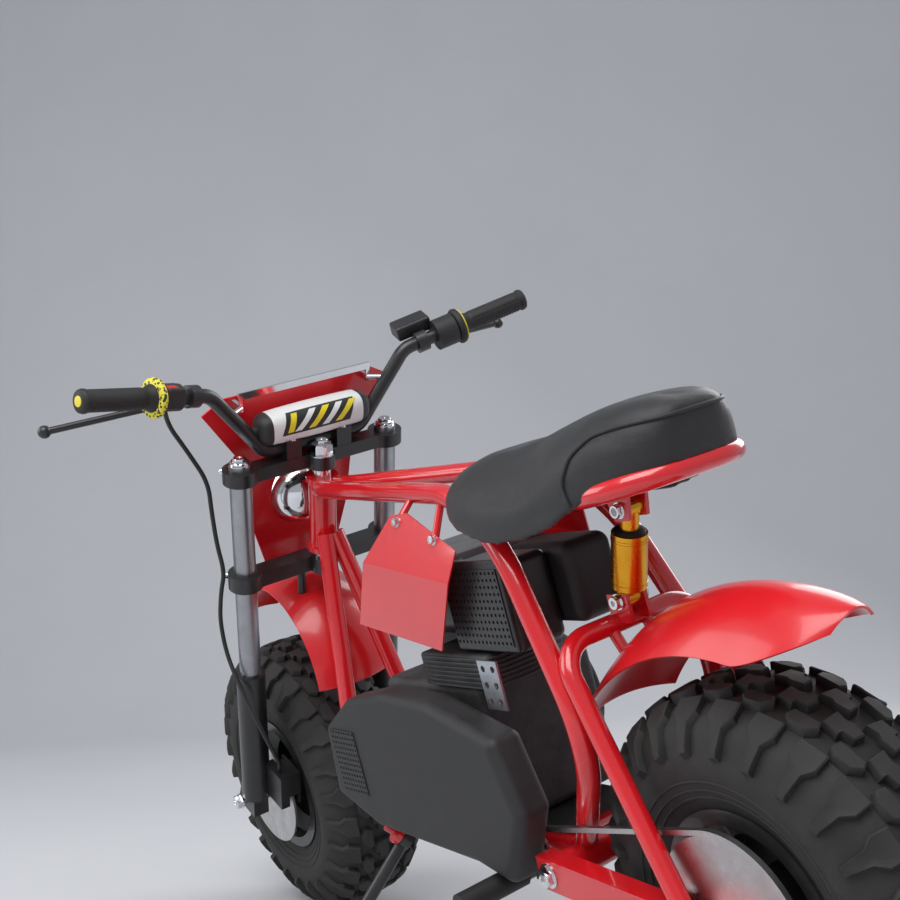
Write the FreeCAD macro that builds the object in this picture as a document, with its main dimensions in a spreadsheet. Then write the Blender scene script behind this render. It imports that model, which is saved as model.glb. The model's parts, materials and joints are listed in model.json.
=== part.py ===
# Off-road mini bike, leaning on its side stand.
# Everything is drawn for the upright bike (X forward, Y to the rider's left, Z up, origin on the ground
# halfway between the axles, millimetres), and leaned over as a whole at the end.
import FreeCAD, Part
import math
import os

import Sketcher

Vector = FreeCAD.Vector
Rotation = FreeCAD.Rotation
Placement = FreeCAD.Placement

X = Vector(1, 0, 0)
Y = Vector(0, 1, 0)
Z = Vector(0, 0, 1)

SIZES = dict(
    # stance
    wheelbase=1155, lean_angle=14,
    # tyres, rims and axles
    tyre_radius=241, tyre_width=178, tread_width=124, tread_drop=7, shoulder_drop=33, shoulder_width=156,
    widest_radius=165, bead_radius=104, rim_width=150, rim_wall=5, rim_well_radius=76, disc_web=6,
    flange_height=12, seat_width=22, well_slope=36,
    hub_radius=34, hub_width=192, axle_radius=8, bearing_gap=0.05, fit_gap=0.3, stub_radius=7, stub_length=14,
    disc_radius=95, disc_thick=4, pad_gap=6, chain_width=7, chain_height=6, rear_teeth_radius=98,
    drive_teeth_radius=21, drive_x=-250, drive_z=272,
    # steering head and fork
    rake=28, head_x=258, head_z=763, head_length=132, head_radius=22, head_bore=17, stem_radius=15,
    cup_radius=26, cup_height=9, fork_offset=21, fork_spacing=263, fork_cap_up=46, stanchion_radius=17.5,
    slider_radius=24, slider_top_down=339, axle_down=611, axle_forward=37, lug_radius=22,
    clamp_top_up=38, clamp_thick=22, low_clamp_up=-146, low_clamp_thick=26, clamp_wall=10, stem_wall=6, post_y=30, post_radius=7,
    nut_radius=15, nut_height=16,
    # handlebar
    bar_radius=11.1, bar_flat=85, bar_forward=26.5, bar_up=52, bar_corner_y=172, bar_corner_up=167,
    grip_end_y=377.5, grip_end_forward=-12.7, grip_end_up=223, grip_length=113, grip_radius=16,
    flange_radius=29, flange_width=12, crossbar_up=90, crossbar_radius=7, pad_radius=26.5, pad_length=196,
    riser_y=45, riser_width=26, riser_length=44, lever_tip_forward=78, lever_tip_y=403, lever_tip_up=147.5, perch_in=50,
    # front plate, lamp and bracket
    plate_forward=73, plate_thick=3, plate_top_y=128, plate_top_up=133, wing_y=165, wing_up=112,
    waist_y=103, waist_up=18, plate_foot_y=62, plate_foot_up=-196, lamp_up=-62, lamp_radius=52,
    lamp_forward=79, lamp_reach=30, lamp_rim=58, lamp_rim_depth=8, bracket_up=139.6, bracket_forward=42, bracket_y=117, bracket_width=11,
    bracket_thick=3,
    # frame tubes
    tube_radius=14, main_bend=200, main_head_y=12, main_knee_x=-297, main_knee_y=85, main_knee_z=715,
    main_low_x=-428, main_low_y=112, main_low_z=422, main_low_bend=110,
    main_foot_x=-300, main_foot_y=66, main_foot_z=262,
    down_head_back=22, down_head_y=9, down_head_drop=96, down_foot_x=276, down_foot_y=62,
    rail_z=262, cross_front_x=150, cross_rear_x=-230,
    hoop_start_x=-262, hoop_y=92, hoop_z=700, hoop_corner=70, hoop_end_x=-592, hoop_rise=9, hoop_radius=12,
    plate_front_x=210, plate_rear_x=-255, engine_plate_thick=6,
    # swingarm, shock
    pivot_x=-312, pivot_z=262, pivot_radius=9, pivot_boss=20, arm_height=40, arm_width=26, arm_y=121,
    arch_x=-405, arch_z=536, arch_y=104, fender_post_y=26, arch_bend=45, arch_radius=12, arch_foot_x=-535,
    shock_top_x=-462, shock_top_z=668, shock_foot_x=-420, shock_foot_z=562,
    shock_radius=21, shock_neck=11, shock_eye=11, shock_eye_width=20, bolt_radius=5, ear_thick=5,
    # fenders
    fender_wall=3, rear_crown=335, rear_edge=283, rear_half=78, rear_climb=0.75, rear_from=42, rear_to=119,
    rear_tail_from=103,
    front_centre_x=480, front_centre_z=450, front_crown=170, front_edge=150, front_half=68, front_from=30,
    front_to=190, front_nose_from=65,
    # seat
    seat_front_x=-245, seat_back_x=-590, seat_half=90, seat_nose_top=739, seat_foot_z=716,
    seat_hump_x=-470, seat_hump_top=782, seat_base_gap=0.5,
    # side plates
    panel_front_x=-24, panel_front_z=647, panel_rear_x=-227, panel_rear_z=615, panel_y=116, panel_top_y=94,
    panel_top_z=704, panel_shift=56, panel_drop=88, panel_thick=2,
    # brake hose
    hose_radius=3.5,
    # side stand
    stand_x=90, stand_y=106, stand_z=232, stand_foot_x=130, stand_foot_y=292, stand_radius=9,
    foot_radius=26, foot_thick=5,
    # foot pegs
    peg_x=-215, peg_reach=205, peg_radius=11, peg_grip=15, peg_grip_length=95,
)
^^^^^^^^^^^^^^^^
Work to complete: Make an exact copy of all the data.

Exercise solution:
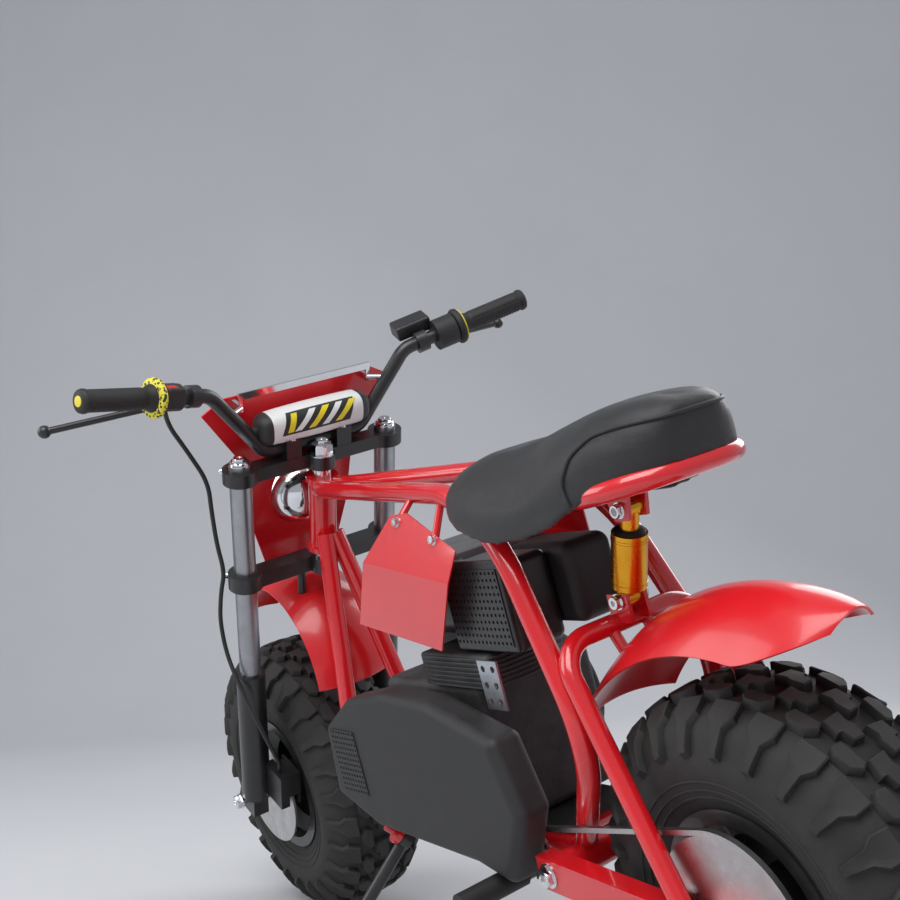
Write the FreeCAD macro that builds the object in this picture as a document, with its main dimensions in a spreadsheet. Then write the Blender scene script behind this render. It imports that model, which is saved as model.glb. The model's parts, materials and joints are listed in model.json.
=== part.py ===
# Off-road mini bike, leaning on its side stand.
# Everything is drawn for the upright bike (X forward, Y to the rider's left, Z up, origin on the ground
# halfway between the axles, millimetres), and leaned over as a whole at the end.
import FreeCAD, Part
import math
import os

import Sketcher

Vector = FreeCAD.Vector
Rotation = FreeCAD.Rotation
Placement = FreeCAD.Placement

X = Vector(1, 0, 0)
Y = Vector(0, 1, 0)
Z = Vector(0, 0, 1)

SIZES = dict(
    # stance
    wheelbase=1155, lean_angle=14,
    # tyres, rims and axles
    tyre_radius=241, tyre_width=178, tread_width=124, tread_drop=7, shoulder_drop=33, shoulder_width=156,
    widest_radius=165, bead_radius=104, rim_width=150, rim_wall=5, rim_well_radius=76, disc_web=6,
    flange_height=12, seat_width=22, well_slope=36,
    hub_radius=34, hub_width=192, axle_radius=8, bearing_gap=0.05, fit_gap=0.3, stub_radius=7, stub_length=14,
    disc_radius=95, disc_thick=4, pad_gap=6, chain_width=7, chain_height=6, rear_teeth_radius=98,
    drive_teeth_radius=21, drive_x=-250, drive_z=272,
    # steering head and fork
    rake=28, head_x=258, head_z=763, head_length=132, head_radius=22, head_bore=17, stem_radius=15,
    cup_radius=26, cup_height=9, fork_offset=21, fork_spacing=263, fork_cap_up=46, stanchion_radius=17.5,
    slider_radius=24, slider_top_down=339, axle_down=611, axle_forward=37, lug_radius=22,
    clamp_top_up=38, clamp_thick=22, low_clamp_up=-146, low_clamp_thick=26, clamp_wall=10, stem_wall=6, post_y=30, post_radius=7,
    nut_radius=15, nut_height=16,
    # handlebar
    bar_radius=11.1, bar_flat=85, bar_forward=26.5, bar_up=52, bar_corner_y=172, bar_corner_up=167,
    grip_end_y=377.5, grip_end_forward=-12.7, grip_end_up=223, grip_length=113, grip_radius=16,
    flange_radius=29, flange_width=12, crossbar_up=90, crossbar_radius=7, pad_radius=26.5, pad_length=196,
    riser_y=45, riser_width=26, riser_length=44, lever_tip_forward=78, lever_tip_y=403, lever_tip_up=147.5, perch_in=50,
    # front plate, lamp and bracket
    plate_forward=73, plate_thick=3, plate_top_y=128, plate_top_up=133, wing_y=165, wing_up=112,
    waist_y=103, waist_up=18, plate_foot_y=62, plate_foot_up=-196, lamp_up=-62, lamp_radius=52,
    lamp_forward=79, lamp_reach=30, lamp_rim=58, lamp_rim_depth=8, bracket_up=139.6, bracket_forward=42, bracket_y=117, bracket_width=11,
    bracket_thick=3,
    # frame tubes
    tube_radius=14, main_bend=200, main_head_y=12, main_knee_x=-297, main_knee_y=85, main_knee_z=715,
    main_low_x=-428, main_low_y=112, main_low_z=422, main_low_bend=110,
    main_foot_x=-300, main_foot_y=66, main_foot_z=262,
    down_head_back=22, down_head_y=9, down_head_drop=96, down_foot_x=276, down_foot_y=62,
    rail_z=262, cross_front_x=150, cross_rear_x=-230,
    hoop_start_x=-262, hoop_y=92, hoop_z=700, hoop_corner=70, hoop_end_x=-592, hoop_rise=9, hoop_radius=12,
    plate_front_x=210, plate_rear_x=-255, engine_plate_thick=6,
    # swingarm, shock
    pivot_x=-312, pivot_z=262, pivot_radius=9, pivot_boss=20, arm_height=40, arm_width=26, arm_y=121,
    arch_x=-405, arch_z=536, arch_y=104, fender_post_y=26, arch_bend=45, arch_radius=12, arch_foot_x=-535,
    shock_top_x=-462, shock_top_z=668, shock_foot_x=-420, shock_foot_z=562,
    shock_radius=21, shock_neck=11, shock_eye=11, shock_eye_width=20, bolt_radius=5, ear_thick=5,
    # fenders
    fender_wall=3, rear_crown=335, rear_edge=283, rear_half=78, rear_climb=0.75, rear_from=42, rear_to=119,
    rear_tail_from=103,
    front_centre_x=480, front_centre_z=450, front_crown=170, front_edge=150, front_half=68, front_from=30,
    front_to=190, front_nose_from=65,
    # seat
    seat_front_x=-245, seat_back_x=-590, seat_half=90, seat_nose_top=739, seat_foot_z=716,
    seat_hump_x=-470, seat_hump_top=782, seat_base_gap=0.5,
    # side plates
    panel_front_x=-24, panel_front_z=647, panel_rear_x=-227, panel_rear_z=615, panel_y=116, panel_top_y=94,
    panel_top_z=704, panel_shift=56, panel_drop=88, panel_thick=2,
    # brake hose
    hose_radius=3.5,
    # side stand
    stand_x=90, stand_y=106, stand_z=232, stand_foot_x=130, stand_foot_y=292, stand_radius=9,
    foot_radius=26, foot_thick=5,
    # foot pegs
    peg_x=-215, peg_reach=205, peg_radius=11, peg_grip=15, peg_grip_length=95,
)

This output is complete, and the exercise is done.